One-by one the rest of the group were shot, included the team’s cook who was hiding under a car.
Safiullah told investigators the lead gunman spoke like a Pakistani.
Despite the safe-passage the British had been granted, they were attacked by Ghilzai warriors as they struggled through the snowbound passes.
Looks like things haven’t changed very much in 150 years:
On 1 January 1842, following some unusual thinking by Elphinstone, which may have had something to do with the poor defensibility of the cantonment, an agreement was reached that provided for the safe exodus of the British garrison and its dependants from Afghanistan. Five days later, the withdrawal began. The departing British contingent numbered around 16,000, of which about 4,500 were military personnel, and over 12,000 were civilian camp followers. The military force consisted mostly of Indian units and one British battalion, 44th Regiment of Foot.

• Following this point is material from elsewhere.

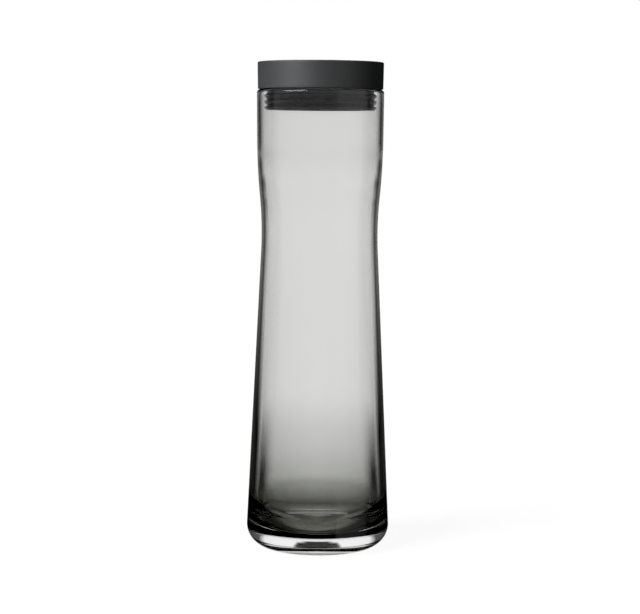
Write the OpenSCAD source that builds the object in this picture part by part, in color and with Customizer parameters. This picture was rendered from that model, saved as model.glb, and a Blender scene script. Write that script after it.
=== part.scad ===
// Water carafe: a waisted glass with a heavy foot, closed by a drum lid whose plug seals with three lips.
// Millimetres, +Z up, origin at the centre of the foot on the table.

/* [Glass outside] */
// Height of the glass from the table to the rim
glass_h = 291.6; // [220:0.1:340]
// Diameter of the body's cone where its line meets the table
foot_d = 92.5; // [88:0.1:98]
// Radius of the rounded heel
heel_round = 14.6; // [8:0.1:18]
// Width of the flat ring that the carafe stands on
rest_w = 5; // [2:0.1:8]
// Depth of the hollow under the foot
punt_depth = 2.4; // [0.5:0.1:4]
// Height from the waist, where the body is slimmest, to the shoulder
flare_h = 35.4; // [25:0.1:50]
// Diameter of the waist, at the corner of its outline
waist_d = 72.8; // [68:0.1:76]
// Radius that rounds the waist's outline
waist_round = 81; // [40:1:120]
// Height of the neck, from the shoulder to the rim
neck_h = 49.6; // [35:0.1:65]
// Diameter of the shoulder, at the corner of its outline
shoulder_d = 79.7; // [78:0.1:84]
// Radius that rounds the shoulder's outline
shoulder_round = 400; // [100:1:450]
// Outer diameter of the neck at the rim
neck_d = 80.6; // [78:0.1:84]
// Radius of the fire-polished rim
rim_round = 2; // [0.5:0.1:2.1]

/* [Glass inside] */
// Thickness of the solid glass under the lowest point of the inner floor
floor_t = 9.8; // [7:0.1:14]
// Radius of the shallow bowl that the inner floor forms
floor_bowl = 89; // [60:1:200]
// Radius that leads from the inner floor into the wall
floor_round = 22; // [12:0.1:26]
// Wall thickness beside the inner floor
wall_foot = 5.4; // [4.5:0.1:7]
// Wall thickness at the waist
wall_waist = 4.2; // [3:0.1:5.5]
// Wall thickness at the shoulder
wall_shoulder = 4.3; // [3:0.1:5.5]
// Wall thickness at the rim
wall_rim = 4.4; // [4.2:0.1:5.5]
// Radius that rounds the bore at the waist
bore_waist_round = 70; // [40:1:120]
// Radius that rounds the bore at the shoulder
bore_shoulder_round = 200; // [100:1:300]

/* [Lid cap] */
// Height of the drum
cap_h = 16.9; // [14:0.1:24]
// How far the drum's lower edge stands in from the outside of the rim
cap_setback = 0.7; // [0:0.1:1.5]
// How much wider the drum's radius is at the top than at the bottom
cap_flare = 0.3; // [0:0.1:1]
// Radius of the drum's top edge
cap_round = 0.8; // [0.3:0.1:1.5]
// Thickness of the drum's top
cap_top_t = 2.4; // [1.5:0.1:4]
// Wall of the drum round the core's brim
cap_wall = 1.6; // [1.3:0.1:2.4]
// Width of the step inside the drum that the brim seats against
cap_step = 1.6; // [1:0.1:3]
// Gap between the rim and the lid's underside
seat_gap = 0.3; // [0.1:0.05:0.5]

/* [Lid core] */
// How far the plug reaches below the rim
plug_depth = 12.9; // [12:0.1:18]
// Thickness of the core's brim
brim_t = 2; // [1.6:0.1:3]
// Wall of the core's cup
core_wall = 2; // [1.2:0.1:3]
// Floor of the core's cup
core_floor = 2; // [1.2:0.1:3]
// Height of the toe that holds the sleeve's lower end
toe_h = 0.8; // [0.5:0.1:1.2]
// How far the toe stands out past the root of the lips
toe_out = 0.6; // [0.2:0.1:1]
// Depth of the dish in the core's underside
dish_depth = 1; // [0.5:0.1:1.5]
// Width of the flat edge round the dish
dish_edge = 4; // [2:0.1:8]
// Radius of the snap bead on the brim
snap_r = 0.4; // [0.3:0.05:0.5]

/* [Lid seal] */
// Number of sealing lips
lip_count = 3; // [2:1:3]
// Distance from one lip to the next
lip_pitch = 3.75; // [3.2:0.05:3.8]
// Height of the lowest lip's tip above the sleeve's lower end
lip_start = 0.5; // [0.4:0.05:0.8]
// How far a lip stands out from the sleeve
lip_depth = 1.8; // [1:0.1:2.2]
// Height of a lip's upper face
lip_rise = 1.3; // [0.8:0.1:1.6]
// Thickness of a lip's blunt tip
lip_edge = 0.3; // [0.2:0.05:0.5]
// Width of the flat root between two lips
lip_root = 0.25; // [0.1:0.05:0.4]
// Thickness of the sleeve under the lips
sleeve_t = 1.4; // [1:0.1:2]
// Thickness of the soft pad between the drum and the rim
pad_t = 1; // [0.8:0.1:1.5]
// Clearance between the lips and the bore
lip_gap = 0.2; // [0.1:0.05:0.4]
// Clearance between pieces of the lid that fit into each other
fit_gap = 0.05; // [0.02:0.01:0.1]

/* [Hidden] */

// Facets round the axis, and steps along the arcs of an outline
$fn = 128;
long_steps = 16;
short_steps = 6;
bead_facets = 36;
// Share of the shorter side that a corner's rounding may take up
corner_room_share = 0.49;

// A direction of length one
function unit(v) = v / norm(v);

// Largest rounding that fits the corner at b between a and c
function fitting_round(a, b, c, r) = let(
    half = acos(unit(a - b) * unit(c - b)) / 2,
    room = min(norm(a - b), norm(c - b)) * corner_room_share
  ) min(r, room * tan(half));

// Length of the straight side that a rounding of radius r takes at the corner b
function taken_side(a, b, c, r) =
  fitting_round(a, b, c, r) / tan(acos(unit(a - b) * unit(c - b)) / 2);

// Points of the arc that rounds the corner at b between a and c
function rounded(a, b, c, r, steps) = let(
    u = unit(a - b),
    v = unit(c - b),
    half = acos(u * v) / 2,
    radius = fitting_round(a, b, c, r),
    centre = b + unit(u + v) * radius / sin(half),
    start = b + u * radius / tan(half) - centre,
    end = b + v * radius / tan(half) - centre,
    from = atan2(start.y, start.x),
    turn = (atan2(end.y, end.x) - from + 540) % 360 - 180
  ) [for (i = [0:steps]) centre + radius * [cos(from + turn * i / steps), sin(from + turn * i / steps)]];

// Points of an arc of radius r round centre between two angles, without its last point
function arc(centre, r, from, to, steps) =
  [for (i = [0:steps - 1]) let(a = from + (to - from) * i / steps) centre + r * [cos(a), sin(a)]];

// Heights along the glass
shoulder_h = glass_h - neck_h;
waist_h = shoulder_h - flare_h;

// Corners of the glass's outside, from the table up
axis_foot = [0, 0];
foot = [foot_d / 2, 0];
waist = [waist_d / 2, waist_h];
shoulder = [shoulder_d / 2, shoulder_h];
rim = [neck_d / 2, glass_h];

// Corners of the glass's inside, from the rim down
bore_rim = rim - [wall_rim, 0];
bore_shoulder = shoulder - [wall_shoulder, 0];
bore_waist = waist - [wall_waist, 0];
cone_at_floor = foot + (waist - foot) * floor_t / waist_h;
bore_foot = cone_at_floor - [wall_foot, 0];
axis_floor = [0, floor_t];

// Inner floor: a shallow bowl on the axis, and the rounding that runs from it into the bore's wall
bowl_centre = axis_floor + [0, floor_bowl];
wall_way = unit(bore_waist - bore_foot);
wall_inward = [-wall_way.y, wall_way.x];
round_line = bore_foot + floor_round * wall_inward - bowl_centre;
round_foot = round_line * wall_way;
round_reach = floor_bowl - floor_round;
round_drop = sqrt(round_foot * round_foot - round_line * round_line + round_reach * round_reach);
round_centre = bowl_centre + round_line - (round_foot + round_drop) * wall_way;
round_from = atan2(-wall_inward.y, -wall_inward.x);
bowl_from = atan2(round_centre.y - bowl_centre.y, round_centre.x - bowl_centre.x);
bowl_to = -90;

// Ring that the foot rests on, and the radius of the dome that hollows it
rest_outer = foot.x - taken_side(axis_foot, foot, waist, heel_round);
punt_r = rest_outer - rest_w;
punt_dome = (punt_r * punt_r + punt_depth * punt_depth) / (2 * punt_depth);
punt_angle = asin(punt_r / punt_dome);

// Heights in the lid
lid_z = glass_h + seat_gap;
brim_z = lid_z + pad_t;
step_z = brim_z + brim_t;
bead_z = brim_z + brim_t / 2;
top_z = lid_z + cap_h;
plug_z = glass_h - plug_depth;
sleeve_z = plug_z + toe_h;

// Radii in the lid, from the bore inwards
bore_at_plug = bore_shoulder.x + (bore_rim.x - bore_shoulder.x) * (plug_z - shoulder_h) / (glass_h - shoulder_h);
lip_r = min(bore_at_plug, bore_rim.x) - lip_gap;
root_r = lip_r - lip_depth;
sleeve_r = root_r - sleeve_t;
core_r = sleeve_r - fit_gap;
toe_r = root_r + toe_out;
cap_r = rim.x - cap_setback;
brim_r = cap_r - cap_wall;

// Blown glass: outside, rim, bore and floor in one outline turned round the axis
module carafe_glass() {
  outline = concat(
    [for (i = [0:short_steps - 1]) let(a = punt_angle * i / short_steps)
      [punt_dome * sin(a), punt_depth - punt_dome * (1 - cos(a))]],
    [[punt_r, 0]],
    rounded(axis_foot, foot, waist, heel_round, long_steps),
    rounded(foot, waist, shoulder, waist_round, long_steps),
    rounded(waist, shoulder, rim, shoulder_round, long_steps),
    rounded(shoulder, rim, bore_rim, rim_round, short_steps),
    rounded(rim, bore_rim, bore_shoulder, rim_round, short_steps),
    rounded(bore_rim, bore_shoulder, bore_waist, bore_shoulder_round, long_steps),
    rounded(bore_shoulder, bore_waist, bore_foot, bore_waist_round, long_steps),
    arc(round_centre, floor_round, round_from, bowl_from, long_steps),
    arc(bowl_centre, floor_bowl, bowl_from, bowl_to, short_steps),
    [axis_floor]
  );
  color("dimgray", 0.5) rotate_extrude() polygon(outline);
}

// Drum: a thin skirt and top, with a step for the core's brim and a groove for its bead
module lid_cap() {
  low = [cap_r, lid_z];
  high = [cap_r + cap_flare, top_z];
  middle = [0, top_z];
  cavity_r = brim_r - cap_step;
  color("#4a4b4e") rotate_extrude() difference() {
    polygon(concat(
      [[brim_r, lid_z], low],
      rounded(low, high, middle, cap_round, short_steps),
      [middle, [0, top_z - cap_top_t], [cavity_r, top_z - cap_top_t], [cavity_r, step_z], [brim_r, step_z]]
    ));
    translate([brim_r, bead_z]) circle(snap_r + fit_gap, $fn = bead_facets);
  }
}

// Stiff hat inside the lid: a brim with a snap bead, and a cup whose toe keeps the sleeve on
module lid_core() {
  dish_r = toe_r - dish_edge;
  cup_r = core_r - core_wall;
  toe = [toe_r, plug_z];
  color("#1c1c1e") rotate_extrude() {
    polygon(concat(
      [[0, plug_z + dish_depth], [dish_r - dish_depth, plug_z + dish_depth], [dish_r, plug_z]],
      rounded([dish_r, plug_z], toe, [toe_r, sleeve_z], toe_h, short_steps),
      [[toe_r, sleeve_z], [core_r, sleeve_z], [core_r, brim_z], [brim_r - fit_gap, brim_z]],
      [[brim_r - fit_gap, step_z], [cup_r, step_z]],
      [[cup_r, plug_z + dish_depth + core_floor], [0, plug_z + dish_depth + core_floor]]
    ));
    translate([brim_r - fit_gap, bead_z]) circle(snap_r, $fn = bead_facets);
  }
}

// Height of the underside of a lip's tip, counted from the lowest
function lip_z(i) = sleeve_z + lip_start + i * lip_pitch;

// Outline of one lip from below: a long lead-in face, which the sleeve's end cuts off on the lowest lip,
// a blunt tip and a short upper face
function lip(i) = let(
    lead = lip_pitch - lip_rise - lip_root,
    shown = min(lead, lip_z(i) - sleeve_z)
  ) [
    [lip_r - lip_depth * shown / lead, lip_z(i) - shown],
    [lip_r, lip_z(i)],
    [lip_r, lip_z(i) + lip_edge],
    [root_r, lip_z(i) + lip_rise]
  ];

// Soft sleeve with its lips, and the pad that lies between the drum and the rim
module lid_seal() {
  color("#111112") rotate_extrude() polygon(concat(
    [[sleeve_r, sleeve_z]],
    [for (i = [0:lip_count - 1]) each lip(i)],
    [[root_r, lid_z], [brim_r - fit_gap, lid_z], [brim_r - fit_gap, brim_z], [sleeve_r, brim_z]]
  ));
}

carafe_glass();
lid_cap();
lid_core();
lid_seal();
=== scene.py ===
import math

import bpy
from mathutils import Matrix, Vector


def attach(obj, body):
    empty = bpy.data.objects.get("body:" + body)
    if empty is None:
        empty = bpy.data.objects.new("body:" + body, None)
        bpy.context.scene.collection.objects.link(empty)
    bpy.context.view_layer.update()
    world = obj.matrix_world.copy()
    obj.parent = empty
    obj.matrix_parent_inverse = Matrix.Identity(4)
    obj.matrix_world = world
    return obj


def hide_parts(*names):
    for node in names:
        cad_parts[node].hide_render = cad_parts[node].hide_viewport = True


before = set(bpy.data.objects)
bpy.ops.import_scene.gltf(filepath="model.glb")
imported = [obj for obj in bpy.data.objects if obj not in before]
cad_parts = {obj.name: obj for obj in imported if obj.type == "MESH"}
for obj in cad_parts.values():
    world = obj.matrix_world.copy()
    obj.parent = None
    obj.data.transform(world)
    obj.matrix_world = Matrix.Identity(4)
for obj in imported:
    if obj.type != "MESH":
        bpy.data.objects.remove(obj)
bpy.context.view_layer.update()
scene = bpy.context.scene

# Sizes in millimetres, repeated from the part's source
GLASS_H, FOOT_D, HEEL_ROUND, REST_W, PUNT_DEPTH = 291.6, 92.5, 14.6, 5.0, 2.4
FLARE_H, WAIST_D, NECK_H = 35.4, 72.8, 49.6
SHOULDER_D, SHOULDER_ROUND, NECK_D, RIM_ROUND = 79.7, 400.0, 80.6, 2.0
FLOOR_T, FLOOR_BOWL, FLOOR_ROUND = 9.8, 89.0, 22.0
WALL_FOOT, WALL_WAIST = 5.4, 4.2
WALL_SHOULDER, WALL_RIM, BORE_SHOULDER_ROUND = 4.3, 4.4, 200.0
CAP_H, CAP_SETBACK, CAP_FLARE, CAP_ROUND, CAP_TOP_T = 16.9, 0.7, 0.3, 0.8, 2.4
CAP_WALL, CAP_STEP, SEAT_GAP = 1.6, 1.6, 0.3
PLUG_DEPTH, BRIM_T, CORE_WALL, CORE_FLOOR, TOE_H, TOE_OUT = 12.9, 2.0, 2.0, 2.0, 0.8, 0.6
DISH_DEPTH, DISH_EDGE = 1.0, 4.0
LIP_COUNT, LIP_PITCH, LIP_START, LIP_DEPTH, LIP_RISE = 3, 3.75, 0.5, 1.8, 1.3
LIP_EDGE, LIP_ROOT, SLEEVE_T, PAD_T, LIP_GAP, FIT_GAP = 0.3, 0.25, 1.4, 1.0, 0.2, 0.05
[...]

August 15th, 2010 at 18:58
If one is normal, one might reason that in order to do good, one must be alive; and that they couldn’t do bad, if they were dead. That is, go armed, and shoot back, or, better yet, first. However, that isn’t how these fools think and yet it’s the same fools that run modern democracies, and we let them.
August 16th, 2010 at 08:43
I had a similar discussion with a friend of mine, Heinrich Liedtke, when we went to see the movie GANDHI. He pointed out that Gandhi’s campaigns of ‘civil disobedience’ would only have worked with the British; the French or Germans or Italians would have crushed them ruthlessly and hanged him at the first opportunity, and he would have remained a minor footnote in history rather than this great iconic figure. Contrast the British record in India with what the Belgians did in Congo or the Germans in Namibia. Nelson Mandela would have suffered the same fate — if the Germans had been running South Africa, the prisons would have been empty and the graveyards full.